Por un largo periodo, nuestro Servicio de Animación Espiritual ha realizado un proceso que nos ha permitido escuchar y comprender los signos de los tiempos. Este proceso nos ha ayudado a ser conscientes de los diferentes dinamismos sociales, culturales y religiosos que incluyen desde la secularización hasta la mística como experiencia de la fe. También hemos sido conscientes del impacto de la globalización, el crecimiento de la migración y, sobre todo, de la importancia de la opción personal. Nada se construye si no se vive desde la experiencia y el deseo, en contraste con el Evangelio, de ser una persona auténtica, solidaria, libre y pacífica. En este sentido, podemos afirmar que somos más conscientes de lo que dice Juan en su evangelio: «A Dios nadie lo ha visto jamás; el Hijo único, que es Dios y que está en el seno del Padre nos lo ha dado a conocer» (Juan 1,18).
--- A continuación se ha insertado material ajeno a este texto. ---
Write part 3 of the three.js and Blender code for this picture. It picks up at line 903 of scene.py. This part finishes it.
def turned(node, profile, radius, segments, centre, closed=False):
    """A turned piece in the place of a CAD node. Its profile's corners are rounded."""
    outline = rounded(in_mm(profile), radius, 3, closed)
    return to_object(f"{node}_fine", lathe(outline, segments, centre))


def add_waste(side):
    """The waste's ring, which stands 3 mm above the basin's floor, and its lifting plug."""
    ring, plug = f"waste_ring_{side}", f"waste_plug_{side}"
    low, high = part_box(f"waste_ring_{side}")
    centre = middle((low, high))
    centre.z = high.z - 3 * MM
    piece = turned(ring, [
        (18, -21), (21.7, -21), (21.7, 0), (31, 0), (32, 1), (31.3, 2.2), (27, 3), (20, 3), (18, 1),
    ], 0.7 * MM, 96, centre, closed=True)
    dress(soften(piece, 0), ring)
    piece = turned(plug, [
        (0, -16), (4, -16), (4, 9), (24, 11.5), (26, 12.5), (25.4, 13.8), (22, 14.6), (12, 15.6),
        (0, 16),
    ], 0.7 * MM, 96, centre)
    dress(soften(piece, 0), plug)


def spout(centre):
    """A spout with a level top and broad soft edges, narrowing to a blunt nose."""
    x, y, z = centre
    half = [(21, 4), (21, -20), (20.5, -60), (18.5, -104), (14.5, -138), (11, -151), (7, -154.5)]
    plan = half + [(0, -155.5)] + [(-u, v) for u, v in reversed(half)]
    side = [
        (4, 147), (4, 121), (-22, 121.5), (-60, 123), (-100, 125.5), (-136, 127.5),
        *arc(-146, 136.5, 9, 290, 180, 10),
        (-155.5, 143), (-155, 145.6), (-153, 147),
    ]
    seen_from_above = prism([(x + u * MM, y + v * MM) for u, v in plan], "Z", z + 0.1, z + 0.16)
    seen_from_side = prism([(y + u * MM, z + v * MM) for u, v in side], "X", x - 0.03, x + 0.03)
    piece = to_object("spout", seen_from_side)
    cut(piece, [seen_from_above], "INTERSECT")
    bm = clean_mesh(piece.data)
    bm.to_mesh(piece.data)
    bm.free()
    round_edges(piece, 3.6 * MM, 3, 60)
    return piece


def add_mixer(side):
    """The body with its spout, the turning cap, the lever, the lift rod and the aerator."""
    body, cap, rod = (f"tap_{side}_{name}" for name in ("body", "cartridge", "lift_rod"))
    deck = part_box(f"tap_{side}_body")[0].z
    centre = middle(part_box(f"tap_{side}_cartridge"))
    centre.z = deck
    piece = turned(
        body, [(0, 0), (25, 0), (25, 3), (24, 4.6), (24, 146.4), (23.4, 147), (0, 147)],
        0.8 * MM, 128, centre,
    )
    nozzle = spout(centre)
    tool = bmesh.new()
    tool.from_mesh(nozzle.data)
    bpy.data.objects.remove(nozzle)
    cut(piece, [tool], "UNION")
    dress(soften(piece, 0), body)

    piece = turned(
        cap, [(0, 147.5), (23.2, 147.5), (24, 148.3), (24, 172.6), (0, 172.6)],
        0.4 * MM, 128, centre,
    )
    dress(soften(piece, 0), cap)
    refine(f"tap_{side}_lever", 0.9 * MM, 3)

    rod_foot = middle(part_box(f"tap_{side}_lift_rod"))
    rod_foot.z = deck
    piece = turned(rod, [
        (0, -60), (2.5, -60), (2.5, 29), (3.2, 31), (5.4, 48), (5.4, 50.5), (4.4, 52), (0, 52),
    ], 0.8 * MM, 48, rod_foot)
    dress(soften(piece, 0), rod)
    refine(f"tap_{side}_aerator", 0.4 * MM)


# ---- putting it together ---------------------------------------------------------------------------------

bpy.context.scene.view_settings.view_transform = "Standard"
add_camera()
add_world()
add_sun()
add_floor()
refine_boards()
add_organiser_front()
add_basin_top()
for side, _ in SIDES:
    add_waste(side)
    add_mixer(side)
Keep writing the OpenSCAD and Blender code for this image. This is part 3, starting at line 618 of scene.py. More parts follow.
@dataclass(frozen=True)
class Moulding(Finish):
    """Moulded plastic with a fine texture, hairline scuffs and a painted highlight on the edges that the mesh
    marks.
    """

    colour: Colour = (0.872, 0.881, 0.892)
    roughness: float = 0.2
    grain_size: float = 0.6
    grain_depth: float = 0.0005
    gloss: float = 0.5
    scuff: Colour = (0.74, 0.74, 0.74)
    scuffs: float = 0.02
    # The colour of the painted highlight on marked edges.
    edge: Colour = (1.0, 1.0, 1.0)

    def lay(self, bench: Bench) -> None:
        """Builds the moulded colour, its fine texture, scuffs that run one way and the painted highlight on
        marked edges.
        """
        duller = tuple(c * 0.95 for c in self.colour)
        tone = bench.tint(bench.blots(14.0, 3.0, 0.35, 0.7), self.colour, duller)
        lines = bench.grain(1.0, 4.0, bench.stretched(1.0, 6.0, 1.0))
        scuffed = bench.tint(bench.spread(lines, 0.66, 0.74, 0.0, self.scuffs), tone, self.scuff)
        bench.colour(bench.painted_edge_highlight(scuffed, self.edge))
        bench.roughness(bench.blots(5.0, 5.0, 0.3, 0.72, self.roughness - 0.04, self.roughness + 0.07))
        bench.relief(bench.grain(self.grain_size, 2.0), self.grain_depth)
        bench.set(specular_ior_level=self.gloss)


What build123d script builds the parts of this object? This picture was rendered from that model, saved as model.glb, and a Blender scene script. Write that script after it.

La cuestión no es si Dios está más ausente en la actualidad que en el pasado. Lo que es evidente es que la experiencia de Dios ha dejado de ser clara, y se ha vuelto problemática o, con más frecuencia, indiferente. La creencia en Dios es similar a la adicción a las sustancias, que es invisible para aquellos que no buscan. Solo a través de testigos que han vivido esa experiencia y que hacen visible su realidad, se puede hacer un camino de iniciación para recuperar el sentido de la vida y la vocación de ser humano. Como se puede observar, la visibilidad o invisibilidad es cuestión de percepción.
La presencia divina, aunque no siempre evidente, se asemeja al vaivén de las olas que acarician la orilla y se retiran, permitiendo a la humanidad actuar con autonomía y responsabilidad. En la actualidad, encontrar al Espíritu de Jesús requiere de testigos cuyas vidas reflejen su seguimiento. No obstante, cada persona debe buscar ese momento de silencio y recogimiento para encontrarse con el Espíritu de Jesús que habita en nosotros y hacerlo el referente de su vida.
En mi experiencia personal, he notado que en la medida en que hago que la vida pase por mí, profundizo y me acerco sobre todo a los evangelios, me está ayudando a hacer el pasaje de lo visible de Dios, es decir, de sentir a Dios como lo más natural del mundo, de percibirlo como una necesidad con la que tenía que estar bien y cumplir lo mandado; a lo invisible de Dios que es percibirlo como fundamento, sentido de mi vida y a experimentarlo como un don gratuito.